### The task
Repeat the whole listing exactly as written.

-----

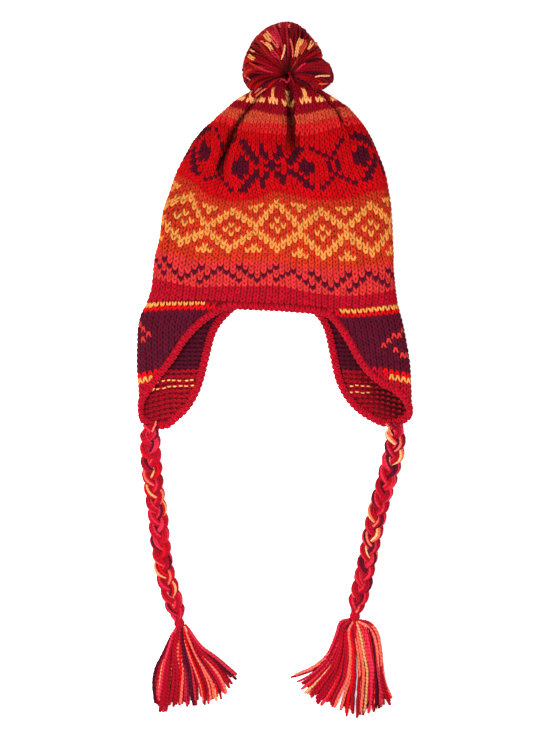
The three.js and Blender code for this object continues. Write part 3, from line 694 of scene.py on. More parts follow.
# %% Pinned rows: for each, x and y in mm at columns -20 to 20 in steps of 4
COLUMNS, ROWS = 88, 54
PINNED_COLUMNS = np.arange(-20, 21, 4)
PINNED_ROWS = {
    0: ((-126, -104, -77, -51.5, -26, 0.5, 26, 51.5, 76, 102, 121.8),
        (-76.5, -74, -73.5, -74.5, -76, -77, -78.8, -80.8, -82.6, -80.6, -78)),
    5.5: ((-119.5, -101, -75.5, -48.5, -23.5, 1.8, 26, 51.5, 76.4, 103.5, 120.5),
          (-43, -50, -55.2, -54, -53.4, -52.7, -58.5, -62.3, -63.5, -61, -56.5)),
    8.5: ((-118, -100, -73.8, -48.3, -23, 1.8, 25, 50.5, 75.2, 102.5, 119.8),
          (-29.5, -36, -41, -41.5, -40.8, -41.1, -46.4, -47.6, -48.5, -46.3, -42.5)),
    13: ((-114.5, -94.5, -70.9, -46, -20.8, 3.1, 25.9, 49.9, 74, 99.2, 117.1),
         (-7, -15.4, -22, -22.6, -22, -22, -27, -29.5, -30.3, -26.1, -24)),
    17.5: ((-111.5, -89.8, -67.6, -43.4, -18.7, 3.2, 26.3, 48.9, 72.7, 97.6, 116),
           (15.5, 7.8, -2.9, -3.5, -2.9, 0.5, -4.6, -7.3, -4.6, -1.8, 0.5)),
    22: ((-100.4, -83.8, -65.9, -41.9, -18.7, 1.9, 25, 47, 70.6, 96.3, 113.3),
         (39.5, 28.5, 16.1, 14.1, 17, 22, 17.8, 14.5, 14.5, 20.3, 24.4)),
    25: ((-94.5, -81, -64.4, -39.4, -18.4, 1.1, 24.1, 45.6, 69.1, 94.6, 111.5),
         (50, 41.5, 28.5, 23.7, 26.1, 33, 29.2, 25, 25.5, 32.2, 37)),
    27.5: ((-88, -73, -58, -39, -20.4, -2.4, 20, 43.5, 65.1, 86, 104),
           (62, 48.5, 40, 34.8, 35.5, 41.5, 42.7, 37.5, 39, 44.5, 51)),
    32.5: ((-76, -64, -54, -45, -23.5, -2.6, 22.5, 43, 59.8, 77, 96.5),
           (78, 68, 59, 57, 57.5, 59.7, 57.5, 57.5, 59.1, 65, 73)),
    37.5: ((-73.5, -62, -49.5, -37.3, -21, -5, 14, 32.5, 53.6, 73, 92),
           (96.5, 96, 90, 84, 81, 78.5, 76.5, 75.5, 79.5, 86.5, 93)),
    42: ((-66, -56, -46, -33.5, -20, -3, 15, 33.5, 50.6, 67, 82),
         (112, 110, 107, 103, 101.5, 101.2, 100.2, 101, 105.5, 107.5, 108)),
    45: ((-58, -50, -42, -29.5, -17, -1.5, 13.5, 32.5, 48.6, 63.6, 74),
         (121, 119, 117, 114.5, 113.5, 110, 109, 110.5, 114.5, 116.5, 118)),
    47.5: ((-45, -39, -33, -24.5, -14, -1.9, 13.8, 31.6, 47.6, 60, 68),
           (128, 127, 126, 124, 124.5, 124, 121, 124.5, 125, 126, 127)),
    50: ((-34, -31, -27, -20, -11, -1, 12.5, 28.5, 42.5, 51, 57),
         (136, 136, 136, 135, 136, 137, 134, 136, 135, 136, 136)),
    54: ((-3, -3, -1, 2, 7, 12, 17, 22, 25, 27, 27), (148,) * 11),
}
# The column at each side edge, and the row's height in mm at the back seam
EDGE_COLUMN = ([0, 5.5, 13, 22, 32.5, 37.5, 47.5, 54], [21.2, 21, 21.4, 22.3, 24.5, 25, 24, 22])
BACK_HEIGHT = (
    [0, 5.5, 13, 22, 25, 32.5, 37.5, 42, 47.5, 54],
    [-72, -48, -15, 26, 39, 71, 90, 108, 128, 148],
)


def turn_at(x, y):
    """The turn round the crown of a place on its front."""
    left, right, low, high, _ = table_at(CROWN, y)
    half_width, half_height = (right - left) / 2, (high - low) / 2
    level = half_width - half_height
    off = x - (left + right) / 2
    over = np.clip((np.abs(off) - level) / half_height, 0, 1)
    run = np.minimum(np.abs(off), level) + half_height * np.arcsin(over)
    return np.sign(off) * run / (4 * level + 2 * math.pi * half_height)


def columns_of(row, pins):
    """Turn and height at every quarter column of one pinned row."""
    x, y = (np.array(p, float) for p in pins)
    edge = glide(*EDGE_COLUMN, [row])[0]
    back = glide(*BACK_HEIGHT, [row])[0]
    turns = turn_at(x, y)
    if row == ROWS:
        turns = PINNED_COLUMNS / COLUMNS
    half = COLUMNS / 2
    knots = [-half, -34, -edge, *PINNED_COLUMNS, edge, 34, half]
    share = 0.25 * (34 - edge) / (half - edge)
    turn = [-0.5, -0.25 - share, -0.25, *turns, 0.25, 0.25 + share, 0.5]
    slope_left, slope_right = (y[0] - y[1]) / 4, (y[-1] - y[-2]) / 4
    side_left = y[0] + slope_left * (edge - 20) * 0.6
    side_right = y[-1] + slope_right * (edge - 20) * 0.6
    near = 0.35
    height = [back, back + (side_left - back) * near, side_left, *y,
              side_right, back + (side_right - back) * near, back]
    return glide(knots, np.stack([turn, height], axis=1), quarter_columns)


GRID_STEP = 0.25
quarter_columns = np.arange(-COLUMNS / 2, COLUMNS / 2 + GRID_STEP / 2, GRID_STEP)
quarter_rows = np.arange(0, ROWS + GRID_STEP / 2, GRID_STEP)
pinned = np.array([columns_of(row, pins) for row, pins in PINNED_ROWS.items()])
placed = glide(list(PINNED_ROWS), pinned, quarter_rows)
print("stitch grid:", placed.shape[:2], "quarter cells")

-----

### Answer for this exercise
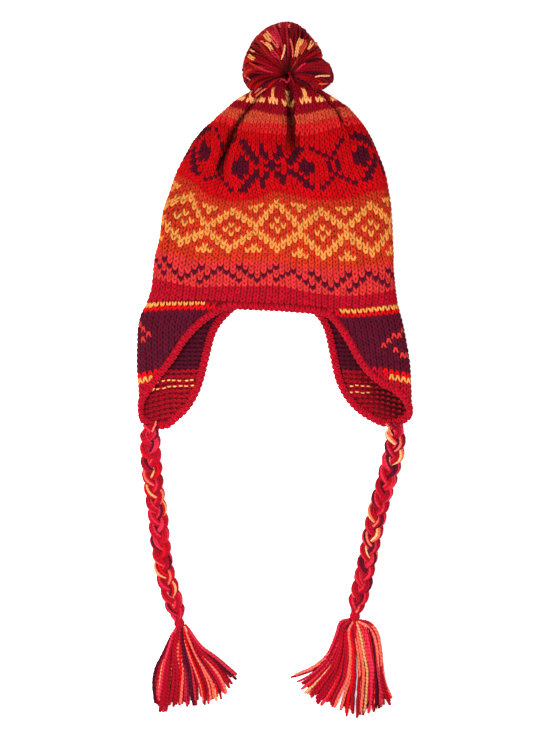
The three.js and Blender code for this object continues. Write part 3, from line 694 of scene.py on. More parts follow.
# %% Pinned rows: for each, x and y in mm at columns -20 to 20 in steps of 4
COLUMNS, ROWS = 88, 54
PINNED_COLUMNS = np.arange(-20, 21, 4)
PINNED_ROWS = {
    0: ((-126, -104, -77, -51.5, -26, 0.5, 26, 51.5, 76, 102, 121.8),
        (-76.5, -74, -73.5, -74.5, -76, -77, -78.8, -80.8, -82.6, -80.6, -78)),
    5.5: ((-119.5, -101, -75.5, -48.5, -23.5, 1.8, 26, 51.5, 76.4, 103.5, 120.5),
          (-43, -50, -55.2, -54, -53.4, -52.7, -58.5, -62.3, -63.5, -61, -56.5)),
    8.5: ((-118, -100, -73.8, -48.3, -23, 1.8, 25, 50.5, 75.2, 102.5, 119.8),
          (-29.5, -36, -41, -41.5, -40.8, -41.1, -46.4, -47.6, -48.5, -46.3, -42.5)),
    13: ((-114.5, -94.5, -70.9, -46, -20.8, 3.1, 25.9, 49.9, 74, 99.2, 117.1),
         (-7, -15.4, -22, -22.6, -22, -22, -27, -29.5, -30.3, -26.1, -24)),
    17.5: ((-111.5, -89.8, -67.6, -43.4, -18.7, 3.2, 26.3, 48.9, 72.7, 97.6, 116),
           (15.5, 7.8, -2.9, -3.5, -2.9, 0.5, -4.6, -7.3, -4.6, -1.8, 0.5)),
    22: ((-100.4, -83.8, -65.9, -41.9, -18.7, 1.9, 25, 47, 70.6, 96.3, 113.3),
         (39.5, 28.5, 16.1, 14.1, 17, 22, 17.8, 14.5, 14.5, 20.3, 24.4)),
    25: ((-94.5, -81, -64.4, -39.4, -18.4, 1.1, 24.1, 45.6, 69.1, 94.6, 111.5),
         (50, 41.5, 28.5, 23.7, 26.1, 33, 29.2, 25, 25.5, 32.2, 37)),
    27.5: ((-88, -73, -58, -39, -20.4, -2.4, 20, 43.5, 65.1, 86, 104),
           (62, 48.5, 40, 34.8, 35.5, 41.5, 42.7, 37.5, 39, 44.5, 51)),
    32.5: ((-76, -64, -54, -45, -23.5, -2.6, 22.5, 43, 59.8, 77, 96.5),
           (78, 68, 59, 57, 57.5, 59.7, 57.5, 57.5, 59.1, 65, 73)),
    37.5: ((-73.5, -62, -49.5, -37.3, -21, -5, 14, 32.5, 53.6, 73, 92),
           (96.5, 96, 90, 84, 81, 78.5, 76.5, 75.5, 79.5, 86.5, 93)),
    42: ((-66, -56, -46, -33.5, -20, -3, 15, 33.5, 50.6, 67, 82),
         (112, 110, 107, 103, 101.5, 101.2, 100.2, 101, 105.5, 107.5, 108)),
    45: ((-58, -50, -42, -29.5, -17, -1.5, 13.5, 32.5, 48.6, 63.6, 74),
         (121, 119, 117, 114.5, 113.5, 110, 109, 110.5, 114.5, 116.5, 118)),
    47.5: ((-45, -39, -33, -24.5, -14, -1.9, 13.8, 31.6, 47.6, 60, 68),
           (128, 127, 126, 124, 124.5, 124, 121, 124.5, 125, 126, 127)),
    50: ((-34, -31, -27, -20, -11, -1, 12.5, 28.5, 42.5, 51, 57),
         (136, 136, 136, 135, 136, 137, 134, 136, 135, 136, 136)),
    54: ((-3, -3, -1, 2, 7, 12, 17, 22, 25, 27, 27), (148,) * 11),
}
# The column at each side edge, and the row's height in mm at the back seam
EDGE_COLUMN = ([0, 5.5, 13, 22, 32.5, 37.5, 47.5, 54], [21.2, 21, 21.4, 22.3, 24.5, 25, 24, 22])
BACK_HEIGHT = (
    [0, 5.5, 13, 22, 25, 32.5, 37.5, 42, 47.5, 54],
    [-72, -48, -15, 26, 39, 71, 90, 108, 128, 148],
)


def turn_at(x, y):
    """The turn round the crown of a place on its front."""
    left, right, low, high, _ = table_at(CROWN, y)
    half_width, half_height = (right - left) / 2, (high - low) / 2
    level = half_width - half_height
    off = x - (left + right) / 2
    over = np.clip((np.abs(off) - level) / half_height, 0, 1)
    run = np.minimum(np.abs(off), level) + half_height * np.arcsin(over)
    return np.sign(off) * run / (4 * level + 2 * math.pi * half_height)


def columns_of(row, pins):
    """Turn and height at every quarter column of one pinned row."""
    x, y = (np.array(p, float) for p in pins)
    edge = glide(*EDGE_COLUMN, [row])[0]
    back = glide(*BACK_HEIGHT, [row])[0]
    turns = turn_at(x, y)
    if row == ROWS:
        turns = PINNED_COLUMNS / COLUMNS
    half = COLUMNS / 2
    knots = [-half, -34, -edge, *PINNED_COLUMNS, edge, 34, half]
    share = 0.25 * (34 - edge) / (half - edge)
    turn = [-0.5, -0.25 - share, -0.25, *turns, 0.25, 0.25 + share, 0.5]
    slope_left, slope_right = (y[0] - y[1]) / 4, (y[-1] - y[-2]) / 4
    side_left = y[0] + slope_left * (edge - 20) * 0.6
    side_right = y[-1] + slope_right * (edge - 20) * 0.6
    near = 0.35
    height = [back, back + (side_left - back) * near, side_left, *y,
              side_right, back + (side_right - back) * near, back]
    return glide(knots, np.stack([turn, height], axis=1), quarter_columns)


GRID_STEP = 0.25
quarter_columns = np.arange(-COLUMNS / 2, COLUMNS / 2 + GRID_STEP / 2, GRID_STEP)
quarter_rows = np.arange(0, ROWS + GRID_STEP / 2, GRID_STEP)
pinned = np.array([columns_of(row, pins) for row, pins in PINNED_ROWS.items()])
placed = glide(list(PINNED_ROWS), pinned, quarter_rows)
print("stitch grid:", placed.shape[:2], "quarter cells")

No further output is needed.